----- Extracted entries -----

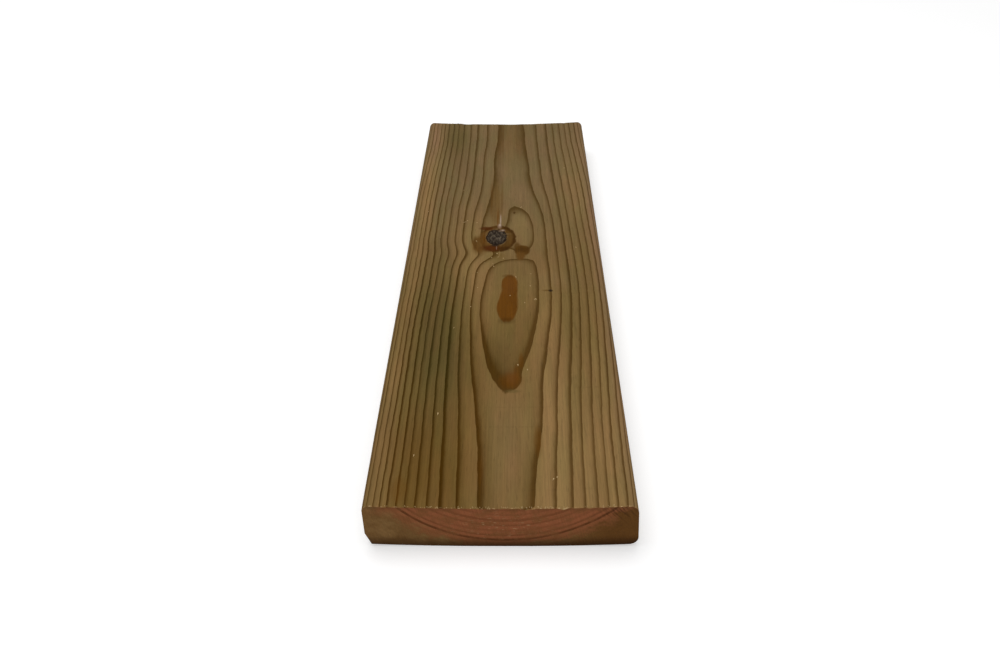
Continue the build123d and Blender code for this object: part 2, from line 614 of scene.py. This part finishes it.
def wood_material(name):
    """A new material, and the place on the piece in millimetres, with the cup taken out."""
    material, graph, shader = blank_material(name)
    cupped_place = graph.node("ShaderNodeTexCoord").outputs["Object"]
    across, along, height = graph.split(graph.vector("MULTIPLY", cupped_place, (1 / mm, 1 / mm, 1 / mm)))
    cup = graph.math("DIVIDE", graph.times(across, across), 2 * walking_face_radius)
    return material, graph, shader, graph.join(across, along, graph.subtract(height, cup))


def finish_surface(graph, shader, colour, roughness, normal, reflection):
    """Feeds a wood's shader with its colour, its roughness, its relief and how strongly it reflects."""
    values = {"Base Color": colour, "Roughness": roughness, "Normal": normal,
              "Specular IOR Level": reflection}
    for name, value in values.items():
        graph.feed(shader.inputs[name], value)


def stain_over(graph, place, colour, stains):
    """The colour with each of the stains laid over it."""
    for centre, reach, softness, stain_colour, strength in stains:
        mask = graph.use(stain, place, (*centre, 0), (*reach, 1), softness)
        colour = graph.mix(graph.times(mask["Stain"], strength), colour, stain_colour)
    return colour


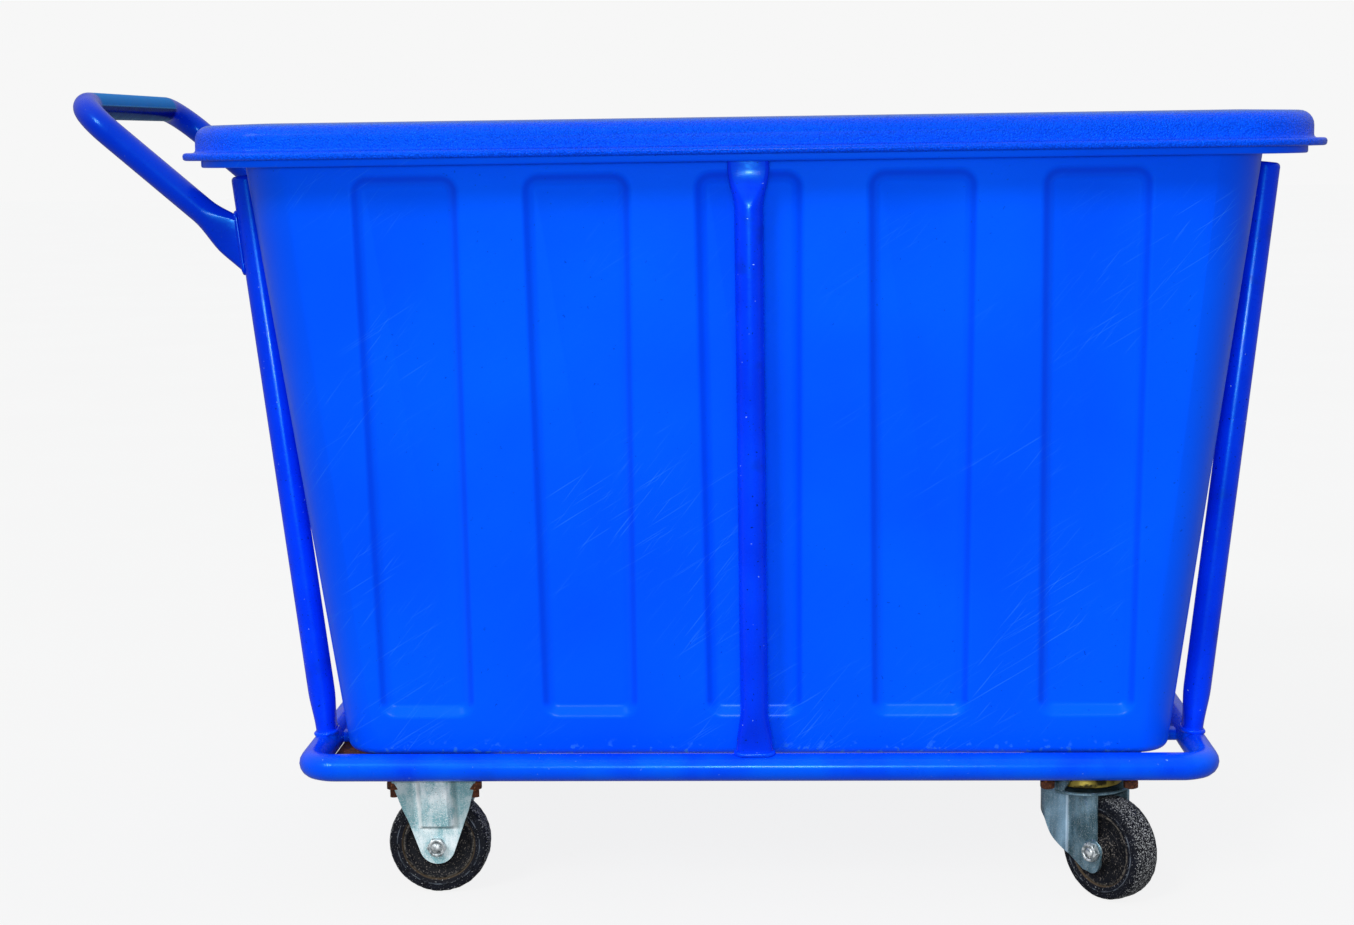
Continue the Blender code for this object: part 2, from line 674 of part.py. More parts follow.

-----

All of the data needs to be printed once more, exactly.

Solution below —
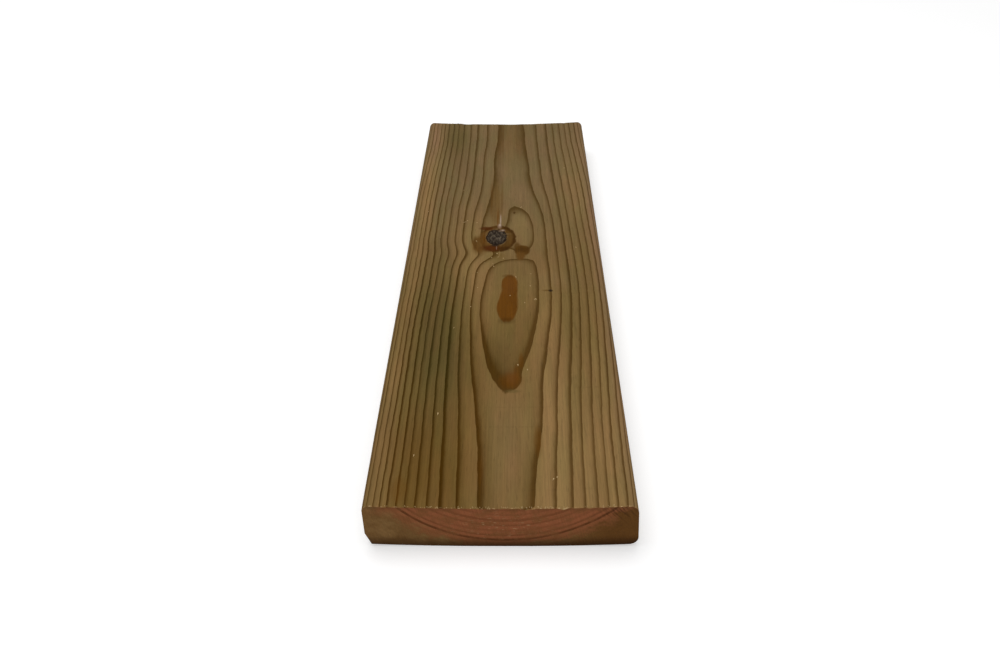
Continue the build123d and Blender code for this object: part 2, from line 614 of scene.py. This part finishes it.
def wood_material(name):
    """A new material, and the place on the piece in millimetres, with the cup taken out."""
    material, graph, shader = blank_material(name)
    cupped_place = graph.node("ShaderNodeTexCoord").outputs["Object"]
    across, along, height = graph.split(graph.vector("MULTIPLY", cupped_place, (1 / mm, 1 / mm, 1 / mm)))
    cup = graph.math("DIVIDE", graph.times(across, across), 2 * walking_face_radius)
    return material, graph, shader, graph.join(across, along, graph.subtract(height, cup))


def finish_surface(graph, shader, colour, roughness, normal, reflection):
    """Feeds a wood's shader with its colour, its roughness, its relief and how strongly it reflects."""
    values = {"Base Color": colour, "Roughness": roughness, "Normal": normal,
              "Specular IOR Level": reflection}
    for name, value in values.items():
        graph.feed(shader.inputs[name], value)


def stain_over(graph, place, colour, stains):
    """The colour with each of the stains laid over it."""
    for centre, reach, softness, stain_colour, strength in stains:
        mask = graph.use(stain, place, (*centre, 0), (*reach, 1), softness)
        colour = graph.mix(graph.times(mask["Stain"], strength), colour, stain_colour)
    return colour


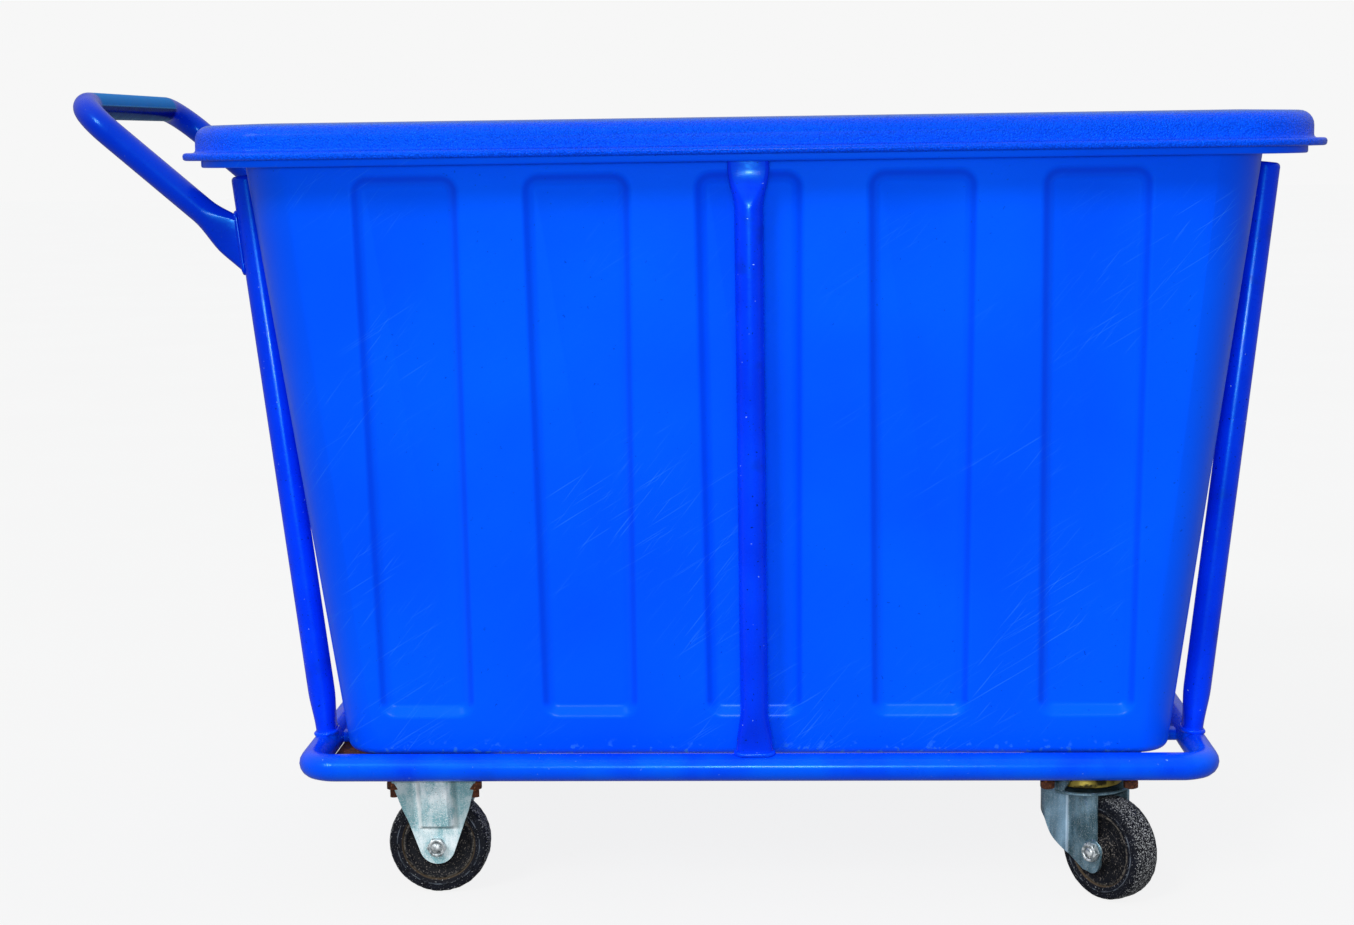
Continue the Blender code for this object: part 2, from line 674 of part.py. More parts follow.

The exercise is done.